* Start Data block *
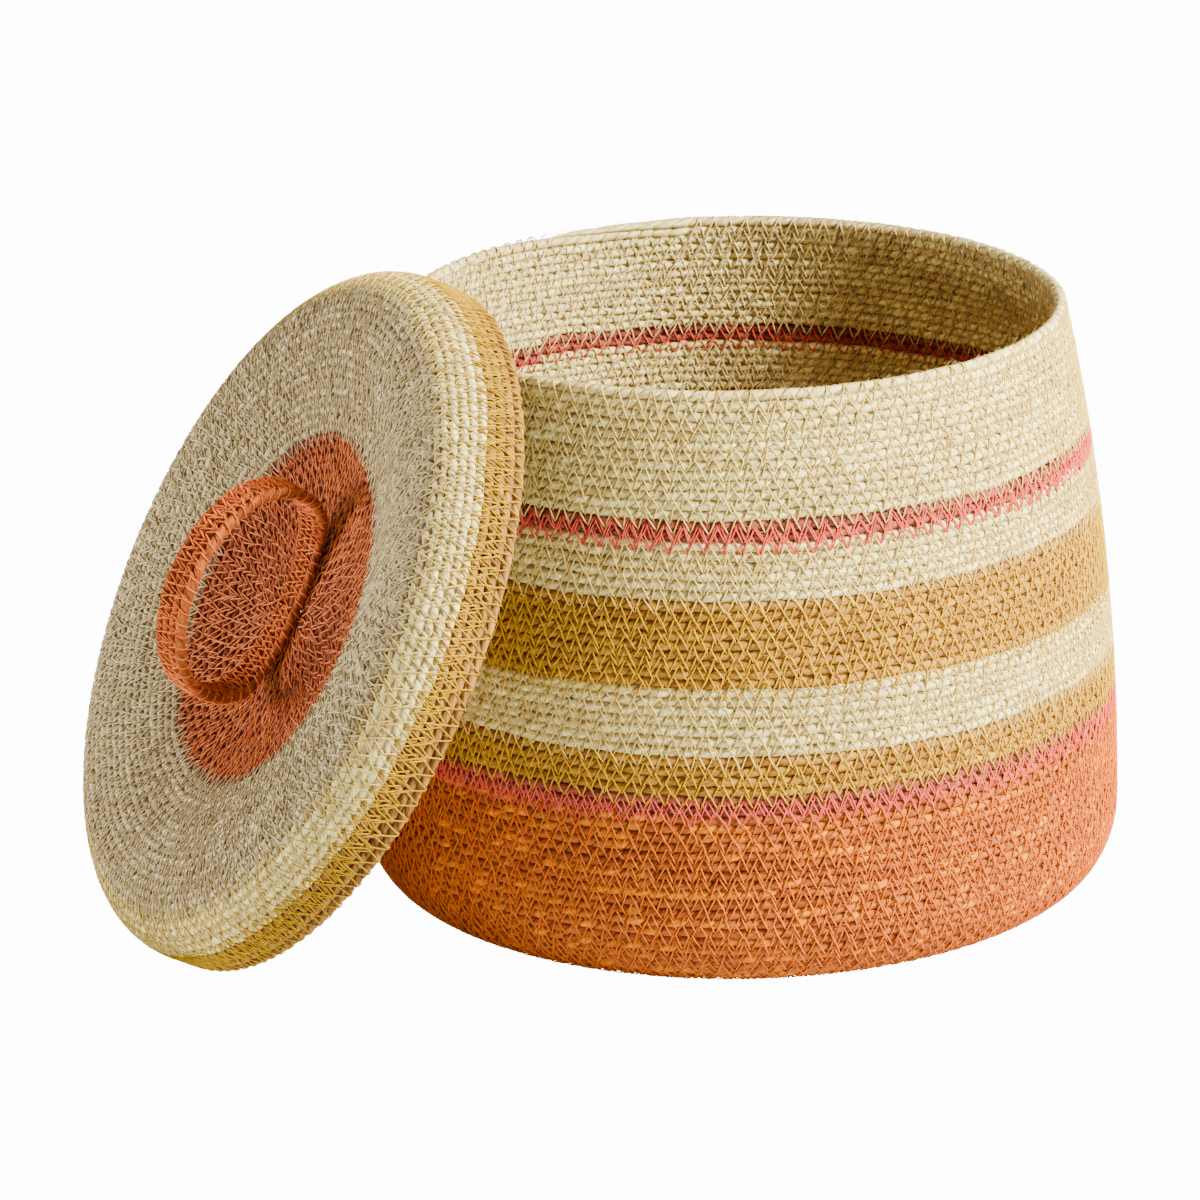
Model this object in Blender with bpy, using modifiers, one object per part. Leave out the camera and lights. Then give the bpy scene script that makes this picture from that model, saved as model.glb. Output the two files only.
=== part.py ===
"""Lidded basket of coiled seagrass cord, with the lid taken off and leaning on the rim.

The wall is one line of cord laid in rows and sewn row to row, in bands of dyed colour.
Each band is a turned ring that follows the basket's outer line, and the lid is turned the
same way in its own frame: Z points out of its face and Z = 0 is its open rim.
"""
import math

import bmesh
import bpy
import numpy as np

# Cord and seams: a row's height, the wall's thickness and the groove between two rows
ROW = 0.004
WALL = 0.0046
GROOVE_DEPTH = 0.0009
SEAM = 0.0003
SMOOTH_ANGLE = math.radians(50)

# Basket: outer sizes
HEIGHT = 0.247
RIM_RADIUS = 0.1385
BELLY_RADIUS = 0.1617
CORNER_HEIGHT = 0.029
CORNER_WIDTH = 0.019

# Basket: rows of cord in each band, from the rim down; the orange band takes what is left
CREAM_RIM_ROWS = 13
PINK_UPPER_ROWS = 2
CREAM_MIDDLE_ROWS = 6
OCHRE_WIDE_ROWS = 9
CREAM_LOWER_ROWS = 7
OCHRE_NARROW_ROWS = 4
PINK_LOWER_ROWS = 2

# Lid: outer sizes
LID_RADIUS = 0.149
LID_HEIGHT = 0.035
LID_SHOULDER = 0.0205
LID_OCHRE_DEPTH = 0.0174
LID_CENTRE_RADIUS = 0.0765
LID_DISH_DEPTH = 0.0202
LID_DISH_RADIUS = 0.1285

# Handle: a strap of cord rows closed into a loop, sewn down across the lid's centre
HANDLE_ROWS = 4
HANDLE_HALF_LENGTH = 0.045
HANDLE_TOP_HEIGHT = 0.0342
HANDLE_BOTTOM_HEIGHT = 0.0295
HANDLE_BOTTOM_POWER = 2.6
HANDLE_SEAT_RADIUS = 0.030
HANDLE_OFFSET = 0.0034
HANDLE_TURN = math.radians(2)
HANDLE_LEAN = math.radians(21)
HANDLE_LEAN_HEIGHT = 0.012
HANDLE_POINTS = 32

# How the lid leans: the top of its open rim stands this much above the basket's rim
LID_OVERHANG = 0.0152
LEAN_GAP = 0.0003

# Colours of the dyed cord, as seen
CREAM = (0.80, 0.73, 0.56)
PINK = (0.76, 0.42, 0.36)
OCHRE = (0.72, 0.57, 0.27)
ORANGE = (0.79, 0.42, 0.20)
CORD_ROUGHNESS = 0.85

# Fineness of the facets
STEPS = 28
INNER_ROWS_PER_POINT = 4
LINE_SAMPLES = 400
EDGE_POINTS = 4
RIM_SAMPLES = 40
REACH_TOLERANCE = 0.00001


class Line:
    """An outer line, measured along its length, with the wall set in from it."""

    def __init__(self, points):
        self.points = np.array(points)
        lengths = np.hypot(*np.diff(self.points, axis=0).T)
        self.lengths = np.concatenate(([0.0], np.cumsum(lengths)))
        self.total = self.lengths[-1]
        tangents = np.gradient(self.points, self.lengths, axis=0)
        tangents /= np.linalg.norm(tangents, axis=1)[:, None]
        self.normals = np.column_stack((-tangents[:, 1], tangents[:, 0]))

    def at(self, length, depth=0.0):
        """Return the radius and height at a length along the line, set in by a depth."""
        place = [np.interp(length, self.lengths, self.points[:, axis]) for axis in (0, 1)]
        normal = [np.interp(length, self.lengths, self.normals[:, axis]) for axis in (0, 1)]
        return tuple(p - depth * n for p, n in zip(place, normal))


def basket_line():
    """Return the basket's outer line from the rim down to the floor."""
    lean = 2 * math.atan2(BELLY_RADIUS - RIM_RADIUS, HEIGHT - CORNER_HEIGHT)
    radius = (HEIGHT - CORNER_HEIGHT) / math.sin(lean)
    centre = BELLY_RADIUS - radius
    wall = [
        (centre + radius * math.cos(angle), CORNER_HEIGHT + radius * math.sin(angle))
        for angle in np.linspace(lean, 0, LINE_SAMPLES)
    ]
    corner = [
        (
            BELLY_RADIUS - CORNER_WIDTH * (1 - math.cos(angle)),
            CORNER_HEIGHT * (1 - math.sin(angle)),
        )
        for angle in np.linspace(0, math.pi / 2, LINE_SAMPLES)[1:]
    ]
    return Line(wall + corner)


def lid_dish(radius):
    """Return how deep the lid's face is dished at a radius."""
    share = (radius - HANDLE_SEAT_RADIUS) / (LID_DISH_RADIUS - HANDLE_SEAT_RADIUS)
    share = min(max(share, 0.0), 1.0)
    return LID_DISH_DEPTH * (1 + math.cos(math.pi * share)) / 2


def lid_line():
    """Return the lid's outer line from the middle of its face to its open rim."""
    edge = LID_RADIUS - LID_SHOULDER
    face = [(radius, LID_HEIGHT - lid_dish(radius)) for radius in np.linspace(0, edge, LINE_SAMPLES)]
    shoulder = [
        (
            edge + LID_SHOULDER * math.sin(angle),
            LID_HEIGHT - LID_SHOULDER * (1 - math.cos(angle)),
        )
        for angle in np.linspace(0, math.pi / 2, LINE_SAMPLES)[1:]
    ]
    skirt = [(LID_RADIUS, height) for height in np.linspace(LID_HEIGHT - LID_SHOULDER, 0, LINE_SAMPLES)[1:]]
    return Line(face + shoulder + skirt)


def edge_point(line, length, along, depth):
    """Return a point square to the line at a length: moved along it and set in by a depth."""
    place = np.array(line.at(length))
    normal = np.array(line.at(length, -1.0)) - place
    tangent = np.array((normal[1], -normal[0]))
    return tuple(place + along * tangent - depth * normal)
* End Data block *
How many of the lines in the listing above hold the word "this"? Report only that figure.

** Completed exercise **
2